**Requirements**
Present the data once more in exactly its original form.

**Material supplied**
━━━━━━━━━━━━━━━━━━━━
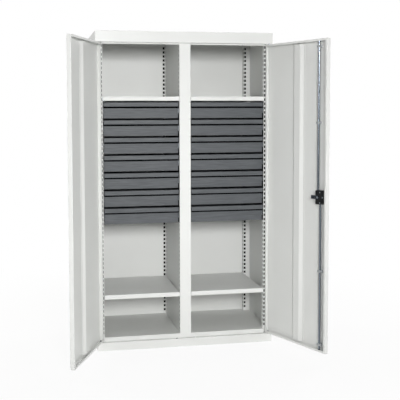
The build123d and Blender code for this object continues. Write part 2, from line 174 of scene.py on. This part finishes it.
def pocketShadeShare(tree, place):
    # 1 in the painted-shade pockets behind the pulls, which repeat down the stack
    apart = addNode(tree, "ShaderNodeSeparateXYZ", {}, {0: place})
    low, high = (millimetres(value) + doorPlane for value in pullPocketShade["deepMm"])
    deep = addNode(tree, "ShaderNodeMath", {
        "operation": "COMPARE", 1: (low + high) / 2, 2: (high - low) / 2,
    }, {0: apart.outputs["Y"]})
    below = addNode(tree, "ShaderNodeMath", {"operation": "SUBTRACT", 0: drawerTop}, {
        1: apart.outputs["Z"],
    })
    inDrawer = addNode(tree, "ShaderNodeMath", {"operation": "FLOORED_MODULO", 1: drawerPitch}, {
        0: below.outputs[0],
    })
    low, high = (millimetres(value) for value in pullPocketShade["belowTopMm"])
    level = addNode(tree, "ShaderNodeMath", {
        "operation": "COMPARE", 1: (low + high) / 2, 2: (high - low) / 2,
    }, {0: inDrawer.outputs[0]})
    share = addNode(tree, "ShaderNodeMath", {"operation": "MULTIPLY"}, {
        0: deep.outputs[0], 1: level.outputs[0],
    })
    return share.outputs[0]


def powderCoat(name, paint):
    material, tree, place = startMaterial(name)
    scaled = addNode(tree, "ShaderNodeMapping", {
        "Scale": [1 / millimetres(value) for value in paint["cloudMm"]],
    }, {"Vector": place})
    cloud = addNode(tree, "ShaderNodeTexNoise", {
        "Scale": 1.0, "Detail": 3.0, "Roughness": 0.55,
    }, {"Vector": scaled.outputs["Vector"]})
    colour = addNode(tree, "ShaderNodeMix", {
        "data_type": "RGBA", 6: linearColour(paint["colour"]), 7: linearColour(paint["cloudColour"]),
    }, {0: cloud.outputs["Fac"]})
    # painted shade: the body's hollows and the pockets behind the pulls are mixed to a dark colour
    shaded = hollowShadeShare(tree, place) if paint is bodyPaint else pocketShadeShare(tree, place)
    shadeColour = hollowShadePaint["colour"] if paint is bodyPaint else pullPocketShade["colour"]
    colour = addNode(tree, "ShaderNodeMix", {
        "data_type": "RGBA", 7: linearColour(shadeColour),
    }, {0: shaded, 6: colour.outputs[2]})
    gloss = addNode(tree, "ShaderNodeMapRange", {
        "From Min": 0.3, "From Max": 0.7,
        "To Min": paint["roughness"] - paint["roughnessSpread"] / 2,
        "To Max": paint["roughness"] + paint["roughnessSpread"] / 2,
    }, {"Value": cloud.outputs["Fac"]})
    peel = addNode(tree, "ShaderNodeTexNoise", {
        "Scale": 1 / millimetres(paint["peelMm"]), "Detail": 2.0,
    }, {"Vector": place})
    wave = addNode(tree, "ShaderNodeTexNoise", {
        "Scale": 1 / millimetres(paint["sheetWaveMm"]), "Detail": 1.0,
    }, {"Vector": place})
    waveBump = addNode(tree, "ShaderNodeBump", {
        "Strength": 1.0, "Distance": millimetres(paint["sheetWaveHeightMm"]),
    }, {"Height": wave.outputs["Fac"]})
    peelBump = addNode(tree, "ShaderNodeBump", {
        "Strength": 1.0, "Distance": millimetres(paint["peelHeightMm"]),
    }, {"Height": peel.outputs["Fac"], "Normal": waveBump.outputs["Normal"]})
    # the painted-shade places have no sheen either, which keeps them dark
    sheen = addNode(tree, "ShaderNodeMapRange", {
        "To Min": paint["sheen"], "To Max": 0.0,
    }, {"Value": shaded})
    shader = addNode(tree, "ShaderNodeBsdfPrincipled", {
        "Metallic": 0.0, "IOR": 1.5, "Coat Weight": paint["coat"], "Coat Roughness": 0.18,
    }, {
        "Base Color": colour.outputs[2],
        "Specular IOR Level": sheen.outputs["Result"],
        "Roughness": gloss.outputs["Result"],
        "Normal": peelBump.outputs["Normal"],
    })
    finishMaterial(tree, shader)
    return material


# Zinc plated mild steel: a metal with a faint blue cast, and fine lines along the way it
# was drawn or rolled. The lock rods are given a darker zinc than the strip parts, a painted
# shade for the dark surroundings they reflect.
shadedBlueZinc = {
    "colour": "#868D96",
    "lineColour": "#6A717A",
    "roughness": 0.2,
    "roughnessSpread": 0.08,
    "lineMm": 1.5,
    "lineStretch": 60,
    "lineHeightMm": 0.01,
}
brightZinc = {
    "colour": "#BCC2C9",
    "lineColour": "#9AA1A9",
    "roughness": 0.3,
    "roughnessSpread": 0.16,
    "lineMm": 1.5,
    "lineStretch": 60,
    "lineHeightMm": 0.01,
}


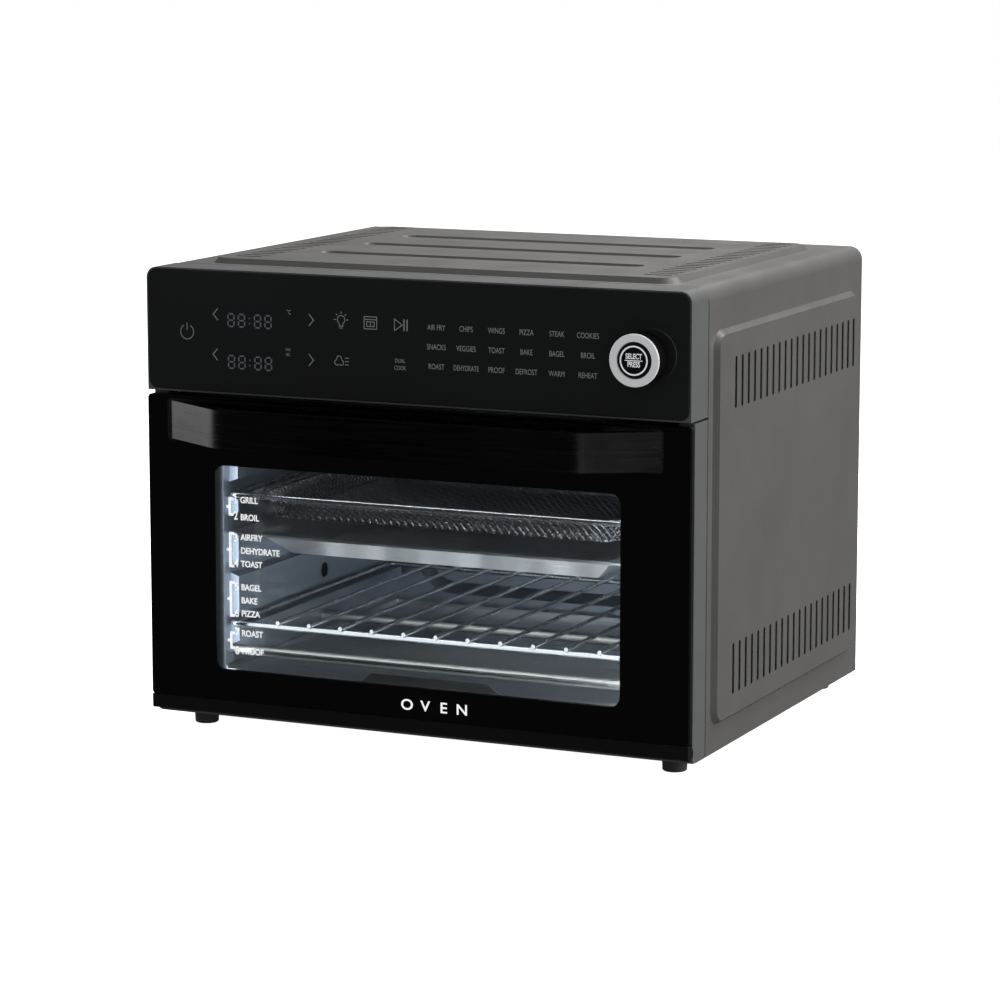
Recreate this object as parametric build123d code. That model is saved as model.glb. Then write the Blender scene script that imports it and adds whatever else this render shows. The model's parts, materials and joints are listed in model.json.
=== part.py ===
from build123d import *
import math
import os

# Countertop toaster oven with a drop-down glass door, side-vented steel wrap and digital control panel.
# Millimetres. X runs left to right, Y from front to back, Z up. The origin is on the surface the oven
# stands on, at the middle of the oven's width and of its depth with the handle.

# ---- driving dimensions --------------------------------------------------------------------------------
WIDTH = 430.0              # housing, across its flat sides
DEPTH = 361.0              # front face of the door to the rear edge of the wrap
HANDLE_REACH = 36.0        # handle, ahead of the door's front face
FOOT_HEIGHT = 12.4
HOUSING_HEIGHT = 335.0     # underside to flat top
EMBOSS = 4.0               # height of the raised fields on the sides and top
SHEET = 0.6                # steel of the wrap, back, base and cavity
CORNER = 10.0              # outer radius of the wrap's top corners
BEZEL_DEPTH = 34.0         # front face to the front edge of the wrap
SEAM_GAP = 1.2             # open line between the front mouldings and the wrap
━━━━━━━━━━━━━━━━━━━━
**Problem solution**
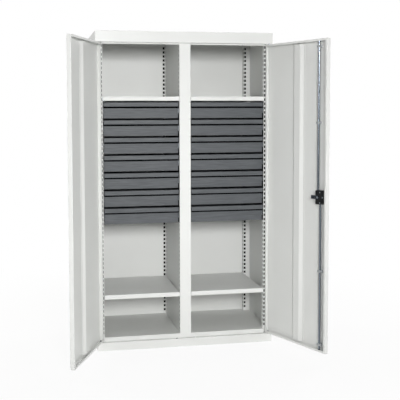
The build123d and Blender code for this object continues. Write part 2, from line 174 of scene.py on. This part finishes it.
def pocketShadeShare(tree, place):
    # 1 in the painted-shade pockets behind the pulls, which repeat down the stack
    apart = addNode(tree, "ShaderNodeSeparateXYZ", {}, {0: place})
    low, high = (millimetres(value) + doorPlane for value in pullPocketShade["deepMm"])
    deep = addNode(tree, "ShaderNodeMath", {
        "operation": "COMPARE", 1: (low + high) / 2, 2: (high - low) / 2,
    }, {0: apart.outputs["Y"]})
    below = addNode(tree, "ShaderNodeMath", {"operation": "SUBTRACT", 0: drawerTop}, {
        1: apart.outputs["Z"],
    })
    inDrawer = addNode(tree, "ShaderNodeMath", {"operation": "FLOORED_MODULO", 1: drawerPitch}, {
        0: below.outputs[0],
    })
    low, high = (millimetres(value) for value in pullPocketShade["belowTopMm"])
    level = addNode(tree, "ShaderNodeMath", {
        "operation": "COMPARE", 1: (low + high) / 2, 2: (high - low) / 2,
    }, {0: inDrawer.outputs[0]})
    share = addNode(tree, "ShaderNodeMath", {"operation": "MULTIPLY"}, {
        0: deep.outputs[0], 1: level.outputs[0],
    })
    return share.outputs[0]


def powderCoat(name, paint):
    material, tree, place = startMaterial(name)
    scaled = addNode(tree, "ShaderNodeMapping", {
        "Scale": [1 / millimetres(value) for value in paint["cloudMm"]],
    }, {"Vector": place})
    cloud = addNode(tree, "ShaderNodeTexNoise", {
        "Scale": 1.0, "Detail": 3.0, "Roughness": 0.55,
    }, {"Vector": scaled.outputs["Vector"]})
    colour = addNode(tree, "ShaderNodeMix", {
        "data_type": "RGBA", 6: linearColour(paint["colour"]), 7: linearColour(paint["cloudColour"]),
    }, {0: cloud.outputs["Fac"]})
    # painted shade: the body's hollows and the pockets behind the pulls are mixed to a dark colour
    shaded = hollowShadeShare(tree, place) if paint is bodyPaint else pocketShadeShare(tree, place)
    shadeColour = hollowShadePaint["colour"] if paint is bodyPaint else pullPocketShade["colour"]
    colour = addNode(tree, "ShaderNodeMix", {
        "data_type": "RGBA", 7: linearColour(shadeColour),
    }, {0: shaded, 6: colour.outputs[2]})
    gloss = addNode(tree, "ShaderNodeMapRange", {
        "From Min": 0.3, "From Max": 0.7,
        "To Min": paint["roughness"] - paint["roughnessSpread"] / 2,
        "To Max": paint["roughness"] + paint["roughnessSpread"] / 2,
    }, {"Value": cloud.outputs["Fac"]})
    peel = addNode(tree, "ShaderNodeTexNoise", {
        "Scale": 1 / millimetres(paint["peelMm"]), "Detail": 2.0,
    }, {"Vector": place})
    wave = addNode(tree, "ShaderNodeTexNoise", {
        "Scale": 1 / millimetres(paint["sheetWaveMm"]), "Detail": 1.0,
    }, {"Vector": place})
    waveBump = addNode(tree, "ShaderNodeBump", {
        "Strength": 1.0, "Distance": millimetres(paint["sheetWaveHeightMm"]),
    }, {"Height": wave.outputs["Fac"]})
    peelBump = addNode(tree, "ShaderNodeBump", {
        "Strength": 1.0, "Distance": millimetres(paint["peelHeightMm"]),
    }, {"Height": peel.outputs["Fac"], "Normal": waveBump.outputs["Normal"]})
    # the painted-shade places have no sheen either, which keeps them dark
    sheen = addNode(tree, "ShaderNodeMapRange", {
        "To Min": paint["sheen"], "To Max": 0.0,
    }, {"Value": shaded})
    shader = addNode(tree, "ShaderNodeBsdfPrincipled", {
        "Metallic": 0.0, "IOR": 1.5, "Coat Weight": paint["coat"], "Coat Roughness": 0.18,
    }, {
        "Base Color": colour.outputs[2],
        "Specular IOR Level": sheen.outputs["Result"],
        "Roughness": gloss.outputs["Result"],
        "Normal": peelBump.outputs["Normal"],
    })
    finishMaterial(tree, shader)
    return material


# Zinc plated mild steel: a metal with a faint blue cast, and fine lines along the way it
# was drawn or rolled. The lock rods are given a darker zinc than the strip parts, a painted
# shade for the dark surroundings they reflect.
shadedBlueZinc = {
    "colour": "#868D96",
    "lineColour": "#6A717A",
    "roughness": 0.2,
    "roughnessSpread": 0.08,
    "lineMm": 1.5,
    "lineStretch": 60,
    "lineHeightMm": 0.01,
}
brightZinc = {
    "colour": "#BCC2C9",
    "lineColour": "#9AA1A9",
    "roughness": 0.3,
    "roughnessSpread": 0.16,
    "lineMm": 1.5,
    "lineStretch": 60,
    "lineHeightMm": 0.01,
}


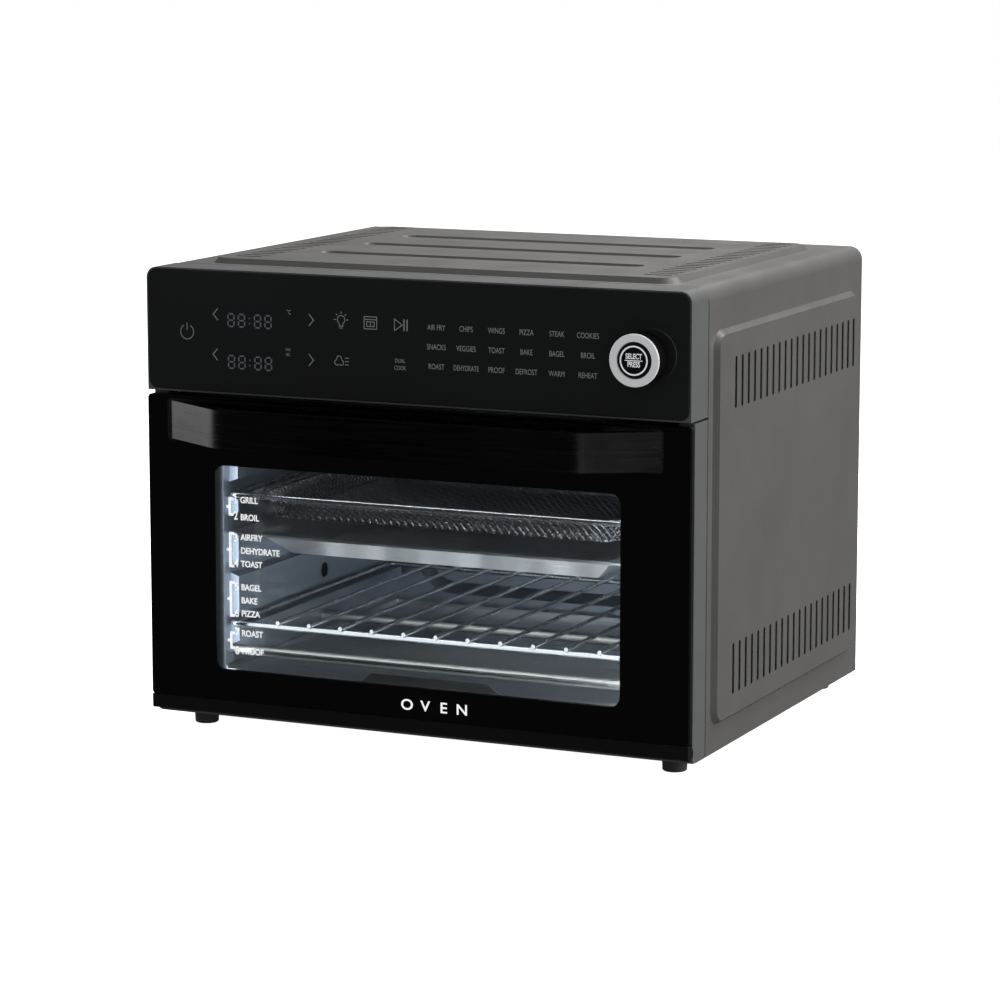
Recreate this object as parametric build123d code. That model is saved as model.glb. Then write the Blender scene script that imports it and adds whatever else this render shows. The model's parts, materials and joints are listed in model.json.
=== part.py ===
from build123d import *
import math
import os

# Countertop toaster oven with a drop-down glass door, side-vented steel wrap and digital control panel.
# Millimetres. X runs left to right, Y from front to back, Z up. The origin is on the surface the oven
# stands on, at the middle of the oven's width and of its depth with the handle.

# ---- driving dimensions --------------------------------------------------------------------------------
WIDTH = 430.0              # housing, across its flat sides
DEPTH = 361.0              # front face of the door to the rear edge of the wrap
HANDLE_REACH = 36.0        # handle, ahead of the door's front face
FOOT_HEIGHT = 12.4
HOUSING_HEIGHT = 335.0     # underside to flat top
EMBOSS = 4.0               # height of the raised fields on the sides and top
SHEET = 0.6                # steel of the wrap, back, base and cavity
CORNER = 10.0              # outer radius of the wrap's top corners
BEZEL_DEPTH = 34.0         # front face to the front edge of the wrap
SEAM_GAP = 1.2             # open line between the front mouldings and the wrap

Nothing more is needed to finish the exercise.